As someone who doesn't know a whole lot about astronomy and space exploration, I'm kinda surprised that no spacecraft have been to Pluto before, and that the best image we have of it is 3 pixels. We sure do have a lot to learn.


While we have never visited it we have had plans to for a long time.

Originally we had plans to send one of the Voyager's to 134340 Pluto (it's official minor planet name now). Voyager 1 could have visited Pluto, but then we would not have gotten the close flyby of Saturn's moon Titan. We couldn't do both so in 1980 the decision was made to do a close flyby of Titan which looked far more scientifically interesting. The resulting trajectory of Voyager 1 became incompatible with a Pluto flyby from that point on.

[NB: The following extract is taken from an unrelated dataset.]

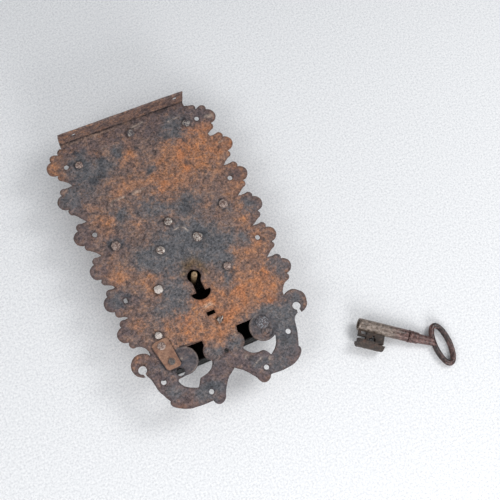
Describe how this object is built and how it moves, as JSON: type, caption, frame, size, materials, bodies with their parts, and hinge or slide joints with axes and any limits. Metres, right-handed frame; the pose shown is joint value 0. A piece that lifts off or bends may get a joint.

Then there were plans for a 2001 launch of a mission called Pluto-Kuiper Express which would have arrived at Pluto in 2012 or 2013. Though the spacecraft was ready but it was cancelled for budget reasons. (Iraq war, etc). After an intense political battle, a revised mission to Pluto, dubbed New Horizons, was granted funding and it was launched in 2006 with ashes from Pluto's discoverer Clyde Tombaugh.

New Horizons is now the fastest spacecraft we've built to go on a long journey, travelling at 58,536 km/h (36,373 mph) or 16.26 km/second. (By comparison the speed of light is close to 300,000 km/second).

edit on 6-4-2015 by JadeStar because: (no reason given)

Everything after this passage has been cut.